The stained-glass Renaissance window in the east wall dates from 1508. It depicts scenes of the Passion and is attributed to the Portuguese painters Master João and Francisco Henriques.
The Royal Clositer (Portuguese: Claustro Real) is cloister was not part of the original project. It was built under the architect Fernão de Évorabetween 1448 and 1477. Its sober outward appearance is in stark contrast with the Flamboyant Gothic style of the church. The carved tracery decoration in Gothic style (including quatrefoils, fleurs-de-lis and rosettes) by Huguet in the ambulatory forms a successful combination with the Manueline style in the arcade screens, added later by Mateus Fernandes. Two different patterns alternate, one with the cross of the Order of Christ, the other with armillaries.
The colonnettes, supporting these intricate arcade screens, are decorated with spiral motives, armillaries, lotus blossoms, briar branches, pearls and shells and exotic vegetation.

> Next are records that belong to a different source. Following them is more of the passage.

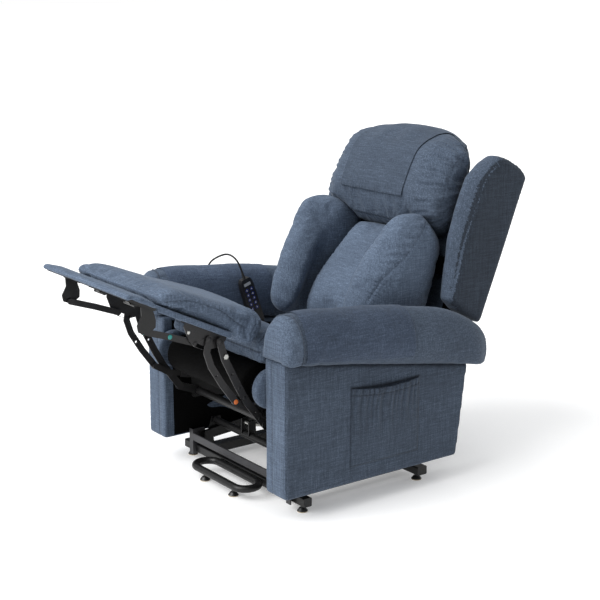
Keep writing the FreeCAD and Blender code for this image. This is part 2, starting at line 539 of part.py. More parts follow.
put("back_rear_panel", prism([bk(-150, 3), bk(-150, 12), bk(434, 12), bk(434, 3)], -272, 272))
wing_pts = [(647, 591), (700, 548), (789, 494), (977, 953), (952, 985), (905, 1012), (863, 1024), (808, 1004), (754, 968), (708, 870), (672, 782), (655, 690)]
def wing():
    w = prism(wing_pts, 276.5, 359)
    es = []
    for e in w.Edges:
        a, b = e.Vertexes[0].Point, e.Vertexes[-1].Point
        if abs(a.x - b.x) < 1e-6:
            es.append(e)
    for r in (20, 14, 8):
        try:
            t = w.makeFillet(r, es)
            if t.isValid():
                return t
        except Exception:
            pass
    print("  wing fillet skipped")
    return w
wg = wing()
put("back_wings", both(wg))
head_prof = [bk(238, 248), bk(256, 268), bk(320, 276), bk(400, 262), bk(470, 238), bk(530, 205), bk(566, 160), bk(580, 105), bk(576, 55), bk(556, 18), bk(520, 6), bk(470, 8), bk(444, 20), bk(436, 52), bk(380, 52), bk(300, 52), bk(250, 54), bk(234, 80), bk(230, 160)]
put("head_cushion", pillow(head_prof, -275, 275, 58, steps=4, flatten=0.62))
hc_front = [(312, 276.5), (345, 275), (400, 263), (470, 239), (530, 206), (566, 161), (580.5, 105), (576.5, 55), (557, 16.5), (520, 4.5), (475, 6)]
def off_pts(pts, d):
    out = []
    n = len(pts)
    for i, p in enumerate(pts):
        a = pts[max(0, i - 1)]
        b = pts[min(n - 1, i + 1)]
        tx, ty = b[0] - a[0], b[1] - a[1]
        L = hypot(tx, ty)
        out.append((p[0] + ty / L * d * -1 * -1, p[1] - tx / L * d * -1 * -1))
    return out
ha = off_pts(hc_front, -1.2)
hb = off_pts(hc_front, -3.8)
def cover(sgn):
    a = [V(-157, *bk(*p)) for p in ha]
    b = [V(-157, *bk(*p)) for p in hb]
    w = Part.Wire([spline(a), Part.LineSegment(a[-1], b[-1]).toShape(), spline(list(reversed(b))), Part.LineSegment(b[0], a[0]).toShape()])
    return Part.Face(w).extrude(V(314, 0, 0))
put("head_cover", cover(1))
# centre back cushion: wider at the bottom
def cushion_u(levels, conv):
    wires = []
    for u, pts in levels:
        P = [V(x, *bk(u, v)) for x, v in pts]
        wires.append(Part.Wire([spline(P, True)]))
    return loft(wires)
def back_levels():
    out = []
    for u, hw, v0, v1 in ((-150, 140, 134, 240), (-144, 158, 104, 276), (-130, 170, 80, 304), (-100, 176, 66, 316), (-60, 177, 60, 317), (-10, 174, 60, 312), (40, 164, 60, 300), (90, 152, 60, 287), (140, 140, 60, 272), (180, 130, 62, 258), (202, 124, 72, 244), (212, 114, 90, 222), (216, 98, 120, 196)):
        m = (v0 + v1) / 2.0
        out.append((u, [(0, v0), (hw * .7, v0), (hw * .97, v0 + (v1 - v0) * .15), (hw, m), (hw * .96, v1 - (v1 - v0) * .16), (hw * .62, v1 - 3), (0, v1), (-hw * .62, v1 - 3), (-hw * .96, v1 - (v1 - v0) * .16), (-hw, m), (-hw * .97, v0 + (v1 - v0) * .15), (-hw * .7, v0)]))
    return out
put("back_cushion", cushion_u(back_levels(), None))
def pil_levels():
    out = []
    tab = [(-168, 186, 258, 150, 352, .42), (-161, 184, 261, 134, 372, .70), (-146, 184, 264, 120, 388, .88), (-118, 184, 267, 106, 402, .98), (-60, 181, 270, 94, 412, 1.0), (15, 176, 272, 84, 416, 1.0), (70, 166, 273, 80, 414, 1.0), (125, 154, 273, 80, 408, 1.0), (165, 147, 273, 92, 399, 1.0), (188, 143, 273, 112, 391, .99), (203, 141, 273, 138, 385, .97), (213, 140, 272, 172, 380, .95), (222, 140, 271, 232, 374, .91), (231, 141, 269, 284, 368, .85), (241, 142, 267, 290, 360, .77), (251, 144, 264, 296, 350, .62), (259, 148, 260, 304, 338, .42)]
    n = 16
    for u, xi, xo, vb, vf, k in tab:
        xi = xi + 7
        xm, hx = (xi + xo) / 2.0, (xo - xi) / 2.0 * (0.35 + 0.65 * k)
        vc, hv = (vb + vf) / 2.0, (vf - vb) / 2.0 * (0.45 + 0.55 * k)
        sec = []
        for i in range(n):
            a = 2 * pi * i / n
            ca, sa = cos(a), sin(a)
            e = 0.80 if sa > 0 else 0.62
            x = hx * (abs(ca) ** e) * (1 if ca >= 0 else -1)
            v = hv * (abs(sa) ** (0.92 if sa > 0 else 0.78)) * (1 if sa >= 0 else -1)
            sec.append((xm + x, vc + v + 0.30 * x * max(0.0, v / hv)))
        out.append((u, sec))
    return out
pil = cushion_u(pil_levels(), None)
put("side_pillows", both(pil))
# recline actuator on the chassis
mb, mr = actuator(M_REC, N_REC, 70.0, hypot(N_REC[0] - M_REC[0], N_REC[1] - M_REC[1]), 140.0)
put("recline_motor_housing", mb)
put("recline_motor_rod", mr)
print(len(NODES), "nodes")
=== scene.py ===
import bpy, bmesh
import numpy as np
from math import sin, cos, pi, radians, sqrt, hypot, exp
from mathutils import Vector, Matrix
from mathutils.bvhtree import BVHTree
from mathutils.kdtree import KDTree


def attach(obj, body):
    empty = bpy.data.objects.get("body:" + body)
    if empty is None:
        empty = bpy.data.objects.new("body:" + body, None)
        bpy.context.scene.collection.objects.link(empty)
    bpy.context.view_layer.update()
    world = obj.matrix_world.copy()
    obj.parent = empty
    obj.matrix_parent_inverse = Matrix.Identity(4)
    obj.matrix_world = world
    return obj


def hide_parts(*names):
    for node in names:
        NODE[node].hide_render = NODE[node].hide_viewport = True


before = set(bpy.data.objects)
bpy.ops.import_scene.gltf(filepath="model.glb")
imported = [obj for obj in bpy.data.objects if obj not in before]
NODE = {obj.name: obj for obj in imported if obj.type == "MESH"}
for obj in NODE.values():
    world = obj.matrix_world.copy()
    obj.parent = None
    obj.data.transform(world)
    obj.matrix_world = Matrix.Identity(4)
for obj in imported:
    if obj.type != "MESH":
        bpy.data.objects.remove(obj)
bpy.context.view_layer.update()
YS = -0.28146                      # construction Y (front plane of the arms = 0) to the row frame
SCENE = bpy.context.scene

def P(x, y, z):
    """construction millimetres to row metres"""
    return Vector((x / 1000.0, y / 1000.0 + YS, z / 1000.0))

BK_D = (sin(radians(22.2)), cos(radians(22.2)))
BK_N = (-BK_D[1], BK_D[0])
LEG_D = (cos(radians(-25.5)), sin(radians(-25.5)))
LEG_U = (-LEG_D[1], LEG_D[0])

def bk(u, v):
    return (787.6 + u * BK_D[0] + v * BK_N[0], 494.0 + u * BK_D[1] + v * BK_N[1])

def lg(s, h):
    return (-122.0 + s * LEG_D[0] + h * LEG_U[0], 576.0 + s * LEG_D[1] + h * LEG_U[1])

def PB(x, u, v):
    return P(x, *bk(u, v))

def PL(x, s, h):
    return P(x, *lg(s, h))

# ------------------------------------------------------------------ camera
cam = bpy.data.cameras.new("camera")
cam.lens, cam.sensor_width = 81.42, 36.0
cam.clip_end = 200.0
cam_o = bpy.data.objects.new("camera", cam)
cam_o.location = (3.410, -2.4425, 1.588)
cam_o.rotation_euler = Vector((-0.784, 0.575, -0.235)).to_track_quat("-Z", "Y").to_euler()
SCENE.collection.objects.link(cam_o)
SCENE.camera = cam_o

# ------------------------------------------------------------------ small tools
def link(o):
    SCENE.collection.objects.link(o)
    return o

def new_obj(name, verts, faces, mats, smooth=True):
    me = bpy.data.meshes.new(name)
    me.from_pydata([tuple(v) for v in verts], [], faces)
    me.validate()
    me.polygons.foreach_set("use_smooth", [smooth] * len(me.polygons))
    for m in (mats if isinstance(mats, (list, tuple)) else [mats]):
        me.materials.append(m)
    me.update()
    return link(bpy.data.objects.new(name, me))

def coords(o):
    n = len(o.data.vertices)
    a = np.empty(n * 3)
    o.data.vertices.foreach_get("co", a)
    return a.reshape(n, 3)

def normals(o):
    n = len(o.data.vertices)
    a = np.empty(n * 3)
    o.data.vertices.foreach_get("normal", a)
    return a.reshape(n, 3)

def set_coords(o, a):
    o.data.vertices.foreach_set("co", np.asarray(a, float).ravel())
    o.data.update()

def applied(o):
    """apply the object's modifiers"""
    dg = bpy.context.evaluated_depsgraph_get()
    dg.update()
    me = bpy.data.meshes.new_from_object(o.evaluated_get(dg), depsgraph=dg)
    mats = list(o.data.materials)
    o.modifiers.clear()
    o.data = me
    me.materials.clear()
    for m in mats:
        me.materials.append(m)
    me.polygons.foreach_set("use_smooth", [True] * len(me.polygons))
    return o

def mod(o, kind, **k):
    m = o.modifiers.new(kind.lower(), kind)
    for a, b in k.items():
        setattr(m, a, b)
    return applied(o)

def from_node(name, node, mat, side=0):
    """a copy of a CAD node's mesh; side 1 keeps only +X, -1 only -X"""
    src = NODE[node]
    bm = bmesh.new()
    bm.from_mesh(src.data)
    bmesh.ops.transform(bm, matrix=src.matrix_world, verts=bm.verts)
    bmesh.ops.remove_doubles(bm, verts=bm.verts, dist=2e-5)
    if side:
        bmesh.ops.delete(bm, geom=[v for v in bm.verts if v.co.x * side < 0], context="VERTS")
    bmesh.ops.recalc_face_normals(bm, faces=bm.faces)
    me = bpy.data.meshes.new(name)
    bm.to_mesh(me)
    bm.free()
    me.materials.clear()
    me.materials.append(mat)
    return link(bpy.data.objects.new(name, me))

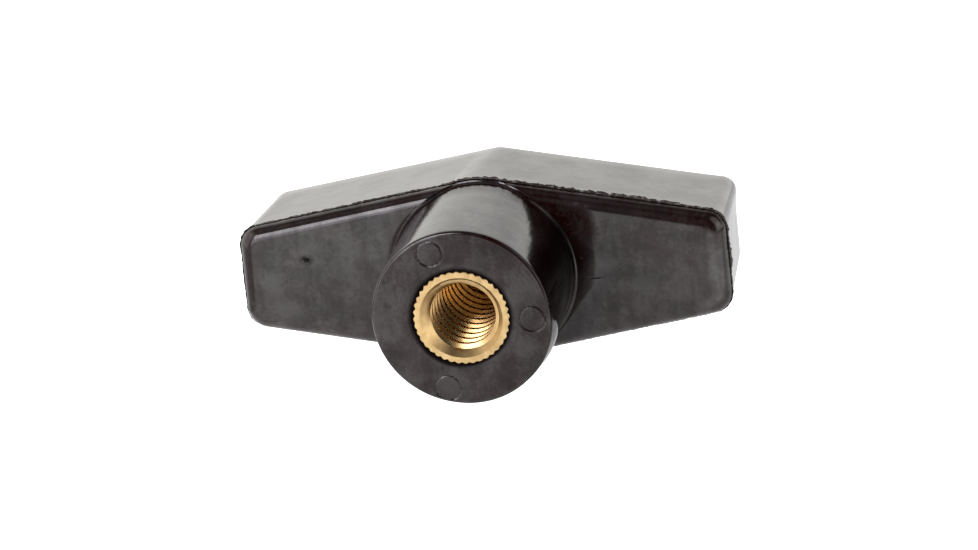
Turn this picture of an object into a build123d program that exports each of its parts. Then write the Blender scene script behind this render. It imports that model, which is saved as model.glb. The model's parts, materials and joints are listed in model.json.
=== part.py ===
from build123d import *
from math import radians, tan
import os

# Wing nut: a moulded wing body around a knurled, blind-tapped brass insert.
# The thread axis runs along Y. The origin is the centre of the hub's seat face,
# with the wings behind it along +Y, the wing span along X and +Z up.

# ---- Driving dimensions, millimetres and degrees ----

# Depths behind the seat face
WING_FRONT_DEPTH = 13.35
PARTING_DEPTH = 14.75
OVERALL_DEPTH = 27.8

# Hub
HUB_FACE_RADIUS = 9.1
HUB_BACK_RADIUS = 9.2
HUB_ROOT_RADIUS = 9.55
HUB_EDGE_ROUND = 0.3

# Wing outline where the two mould halves meet
PARTING_HALF_SPAN = 25.1
PARTING_END_HALF_HEIGHT = 5.1
PARTING_RIDGE_HALF_HEIGHT = 9.65
PARTING_RIDGE_ROUND = 8.0
PARTING_CORNER_ROUND = 2.2

# Wing outline at its front face, before its edge is rounded
FRONT_HALF_SPAN = 24.75
FRONT_END_HALF_HEIGHT = 5.0
FRONT_RIDGE_HALF_HEIGHT = 9.55
FRONT_EDGE_ROUND = 1.15

# Wing outline at its back face, before its edge is rounded
BACK_HALF_SPAN = 23.85
BACK_END_HALF_HEIGHT = 4.55
BACK_RIDGE_HALF_HEIGHT = 8.8
BACK_RIDGE_ROUND = 3.0
BACK_CORNER_ROUND = 1.6
BACK_EDGE_ROUND = 1.0

# Shallow discs left in the seat face by the mould's ejector pins, as (x, z) places
EJECTOR_RADIUS = 1.3
EJECTOR_DEPTH = 0.12
EJECTOR_PLACES = [(-2.6, 6.85), (7.15, -0.35), (-2.05, -7.35)]

# Threaded insert, 5/16-18 UNC: 18 threads to the inch
INSERT_LENGTH = 20.0
KNURL_RADIUS = 4.9
KNURL_DEPTH = 0.24
KNURL_TEETH = 40
KNURL_GROOVE_WIDTH = 0.56
GROOVE_DEPTH = 0.7
GROOVE_WIDTH = 2.0
GROOVE_PLACES = [7.0, 13.0]
INSERT_BACK_CHAMFER = 0.4
THREAD_MINOR_RADIUS = 3.3
THREAD_DEPTH = 17.5
DRILL_POINT_ANGLE = 118.0
COUNTERSINK_RADIUS = 4.2

# The countersink is cut at 45 degrees, and the drill leaves a cone below the thread.
COUNTERSINK_DEPTH = COUNTERSINK_RADIUS - THREAD_MINOR_RADIUS
DRILL_POINT_DEPTH = THREAD_MINOR_RADIUS / tan(radians(DRILL_POINT_ANGLE / 2))

# The hub's side ends in a quarter-round flare.
HUB_ROOT_FLARE = HUB_ROOT_RADIUS - HUB_BACK_RADIUS

# ---- Planes square to the thread axis, each facing out of the seat face ----

SEAT_PLANE = Plane((0, 0, 0), x_dir=(1, 0, 0), z_dir=(0, -1, 0))


def depth_plane(depth):
    """A plane this far behind the seat face, with X along the span and Y up."""
    return SEAT_PLANE.offset(-depth)


def wing_outline(half_span, end_half_height, ridge_half_height, ridge_round, corner_round):
    """Long hexagon across the span, its ridges and its four corners rounded."""
    Polygon(
        (half_span, end_half_height),
        (0, ridge_half_height),
        (-half_span, end_half_height),
        (-half_span, -end_half_height),
        (0, -ridge_half_height),
        (half_span, -end_half_height),
        align=None,
    )
    by_span = vertices().group_by(Axis.X)
    fillet(by_span[1], radius=ridge_round)
    by_span = vertices().group_by(Axis.X)
    fillet([*by_span[0], *by_span[-1]], radius=corner_round)


def parting_outline():
    """The wing outline where the mould's two halves meet, the widest one."""
    wing_outline(
        PARTING_HALF_SPAN,
        PARTING_END_HALF_HEIGHT,
        PARTING_RIDGE_HALF_HEIGHT,
        PARTING_RIDGE_ROUND,
        PARTING_CORNER_ROUND,
    )


# ---- Blank of the insert: the space it takes in the moulding ----

with BuildPart() as insert_blank:
    with BuildSketch(SEAT_PLANE):
        Circle(KNURL_RADIUS)
        with PolarLocations(KNURL_RADIUS, KNURL_TEETH):
            Polygon(
                (-KNURL_DEPTH, 0),
                (KNURL_DEPTH, KNURL_GROOVE_WIDTH),
                (KNURL_DEPTH, -KNURL_GROOVE_WIDTH),
                align=None,
                mode=Mode.SUBTRACT,
            )
    extrude(amount=-INSERT_LENGTH)

    # Two grooves around the knurl lock the insert into the moulding.
    for place in GROOVE_PLACES:
        with BuildSketch(depth_plane(place)):
            Circle(HUB_FACE_RADIUS)
            Circle(KNURL_RADIUS - GROOVE_DEPTH, mode=Mode.SUBTRACT)
        extrude(amount=-GROOVE_WIDTH, mode=Mode.SUBTRACT)

    # A chamfer around its closed back end
    with BuildSketch(Plane.XY):
        Polygon(
            (KNURL_RADIUS - INSERT_BACK_CHAMFER, INSERT_LENGTH),
            (KNURL_RADIUS, INSERT_LENGTH - INSERT_BACK_CHAMFER),
            (KNURL_RADIUS, INSERT_LENGTH),
            align=None,
        )
    revolve(axis=Axis.Y, mode=Mode.SUBTRACT)

# ---- Threaded insert: the blank, drilled, countersunk and tapped from the seat ----

with BuildPart() as threaded_insert:
    add(insert_blank.part)
    with BuildSketch(Plane.XY):
        Polygon(
            (0, 0),
            (COUNTERSINK_RADIUS, 0),
            (THREAD_MINOR_RADIUS, COUNTERSINK_DEPTH),
            (THREAD_MINOR_RADIUS, THREAD_DEPTH),
            (0, THREAD_DEPTH + DRILL_POINT_DEPTH),
            align=None,
        )
    revolve(axis=Axis.Y, mode=Mode.SUBTRACT)

threaded_insert.part.label = "threaded_insert"

# ---- Wing body: back half, front half and hub in one moulding ----

with BuildPart() as wing_body:
    # Back half, tapering away from the parting plane
    with BuildSketch(depth_plane(PARTING_DEPTH)):
        parting_outline()
    with BuildSketch(depth_plane(OVERALL_DEPTH)):
        wing_outline(
            BACK_HALF_SPAN,
            BACK_END_HALF_HEIGHT,
            BACK_RIDGE_HALF_HEIGHT,
            BACK_RIDGE_ROUND,
            BACK_CORNER_ROUND,
        )
    loft(ruled=True)
    back_face = faces().sort_by(Axis.Y)[-1]
    fillet(back_face.edges(), radius=BACK_EDGE_ROUND)

    # Front half, tapering the other way to the wings' front face
    with BuildSketch(depth_plane(PARTING_DEPTH)):
        parting_outline()
    with BuildSketch(depth_plane(WING_FRONT_DEPTH)):
        wing_outline(
            FRONT_HALF_SPAN,
            FRONT_END_HALF_HEIGHT,
            FRONT_RIDGE_HALF_HEIGHT,
            PARTING_RIDGE_ROUND,
            PARTING_CORNER_ROUND,
        )
    loft(ruled=True)
    front_face = faces().sort_by(Axis.Y)[0]
    fillet(front_face.edges(), radius=FRONT_EDGE_ROUND)

    # Hub, its side flaring out at its root on the wings
    with BuildSketch(Plane.XY):
        with BuildLine():
            Polyline(
                (HUB_ROOT_RADIUS, WING_FRONT_DEPTH),
                (HUB_ROOT_RADIUS, PARTING_DEPTH),
                (0, PARTING_DEPTH),
                (0, 0),
                (HUB_FACE_RADIUS, 0),
                (HUB_BACK_RADIUS, WING_FRONT_DEPTH - HUB_ROOT_FLARE),
            )
            RadiusArc(
                (HUB_BACK_RADIUS, WING_FRONT_DEPTH - HUB_ROOT_FLARE),
                (HUB_ROOT_RADIUS, WING_FRONT_DEPTH),
                HUB_ROOT_FLARE,
            )
        make_face()
    revolve(axis=Axis.Y)
    hub_rim = edges().filter_by(GeomType.CIRCLE).sort_by(Axis.Y)[0]
    fillet(hub_rim, radius=HUB_EDGE_ROUND)

    # Ejector-pin marks in the seat face
    with BuildSketch(SEAT_PLANE):
        with Locations(*EJECTOR_PLACES):
            Circle(EJECTOR_RADIUS)
    extrude(amount=-EJECTOR_DEPTH, mode=Mode.SUBTRACT)

    # The moulding closes around the insert, knurl, grooves and all.
    add(insert_blank.part, mode=Mode.SUBTRACT)

wing_body.part.label = "wing_body"

os.makedirs("parts", exist_ok=True)
export_step(threaded_insert.part, "parts/threaded_insert.step")
export_step(wing_body.part, "parts/wing_body.step")
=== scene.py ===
import json
import math
from types import SimpleNamespace

import bpy
import numpy as np
from mathutils import Matrix, Vector


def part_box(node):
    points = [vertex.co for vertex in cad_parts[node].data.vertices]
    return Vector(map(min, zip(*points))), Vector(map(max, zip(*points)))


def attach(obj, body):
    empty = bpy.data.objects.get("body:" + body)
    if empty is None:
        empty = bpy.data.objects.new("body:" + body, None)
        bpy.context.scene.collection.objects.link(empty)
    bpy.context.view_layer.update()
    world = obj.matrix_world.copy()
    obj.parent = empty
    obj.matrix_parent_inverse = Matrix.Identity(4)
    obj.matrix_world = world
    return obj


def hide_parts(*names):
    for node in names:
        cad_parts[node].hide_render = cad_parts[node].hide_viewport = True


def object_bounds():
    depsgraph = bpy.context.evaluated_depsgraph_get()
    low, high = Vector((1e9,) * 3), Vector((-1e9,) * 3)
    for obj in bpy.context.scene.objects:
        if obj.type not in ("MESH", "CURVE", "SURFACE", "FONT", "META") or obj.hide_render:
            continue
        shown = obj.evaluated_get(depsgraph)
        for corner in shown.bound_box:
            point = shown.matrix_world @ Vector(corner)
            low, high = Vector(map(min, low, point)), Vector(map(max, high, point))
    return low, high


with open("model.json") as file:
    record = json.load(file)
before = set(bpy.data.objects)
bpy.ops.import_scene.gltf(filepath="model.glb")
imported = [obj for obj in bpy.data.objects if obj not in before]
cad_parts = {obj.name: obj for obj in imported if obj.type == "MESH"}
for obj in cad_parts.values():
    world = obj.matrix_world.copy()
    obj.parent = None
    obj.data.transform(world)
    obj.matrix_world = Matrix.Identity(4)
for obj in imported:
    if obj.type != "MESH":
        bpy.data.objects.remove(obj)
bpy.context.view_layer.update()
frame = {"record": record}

# A moulded wing nut around a knurled, blind-tapped brass insert. The thread axis is Y,
# with the seat face at Y = 0 and the wings behind it along +Y; the span is X and +Z is up.
# Mesh code works in millimetres, and make_piece turns them into metres.

MM = 0.001
SEED = 7
SHARP_ANGLE = 38

# ---- Sizes read from the frame, in millimetres ----

BODY_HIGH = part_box("wing_body")[1] / MM
INSERT_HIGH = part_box("threaded_insert")[1] / MM
MOUNTS = {mount["name"]: mount for mount in frame["record"]["mounts"]}

HALF_SPAN = BODY_HIGH.x
OVERALL_DEPTH = BODY_HIGH.y
HUB_ROOT_RADIUS = BODY_HIGH.z
KNURL_RADIUS = INSERT_HIGH.z
INSERT_LENGTH = INSERT_HIGH.y
THREAD_MINOR_RADIUS = MOUNTS["thread"]["dims"]["r_mm"]

# ---- Sizes of the wing body, in millimetres ----

WING_FRONT_DEPTH = 13.35
PARTING_DEPTH = 14.75
HUB_FACE_RADIUS = 9.1
HUB_BACK_RADIUS = 9.2
HUB_EDGE_ROUND = 0.3
HUB_ROOT_FILLET = HUB_ROOT_RADIUS - HUB_BACK_RADIUS
HUB_ROOT_SHARE = 0.9
CREASE_DEPTH = 0.05
CREASE_WIDTH = 0.12
INSERT_CLEARANCE = 0.03

# Where the hub stands proud: how far in millimetres, and its middle and reach in degrees from +X to +Z
HUB_BULGE = (0.36, -18, 30)
HUB_OVAL = (0.08, -55, 45)

# Wing outlines: half span, end half height, ridge half height, ridge round, corner round
PARTING_OUTLINE = (HALF_SPAN, 5.1, 9.65, 8.0, 2.2)
FRONT_OUTLINE = (HALF_SPAN - 0.35, 5.0, 9.55, 8.0, 2.2)
BACK_OUTLINE = (HALF_SPAN - 1.25, 4.55, 8.8, 3.0, 1.6)
FRONT_EDGE_ROUND = 1.15
BACK_EDGE_ROUND = 1.0

# The right end is a little shorter in front and a little longer at the top of the back
RIGHT_END_TRIM = 0.2
BACK_RIGHT_EXTRA = 0.25

# The fin of flash round the parting line, and its steps as (share of its height, depth from the line)
FLASH_LEAST = 0.11
FLASH_STEPS = [(0.0, 0.14), (0.6, 0.12), (0.95, 0.07), (1.0, 0.0), (0.8, -0.07), (0.3, -0.1)]

# Ejector-pin marks in the seat face, as (x, z) places
EJECTOR_PLACES = [(-2.6, 6.85), (7.15, -0.35), (-2.05, -7.35)]
EJECTOR_RADIUS = 1.3
EJECTOR_DEPTH = 0.03
EJECTOR_GROOVE_DEPTH = 0.1
EJECTOR_GROOVE_WIDTH = 0.11
EJECTOR_MARKS_START = 5.75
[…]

Situated in the northwestern corner of the Claustro Real, this work of Mateus Fernandes is of a beauty and harmony difficult to describe. It consists of a fountain and two smaller basins above. The whole is bathed in a golden glow seeping through the intricate tracery of the arches around it.
Cloister of King Afonso
This sober cloister next to the Claustro Real was built in conventional Gothic style with double pointed arches. It was constructed in the second half of the 15th century by the architect Fernão de Évora. It stands in contrast with the Manueline flamboyance of the somewhat larger Claustro Real. The keystones in the vault carry the coat-of-arms of D. Duarte I and Afonso V.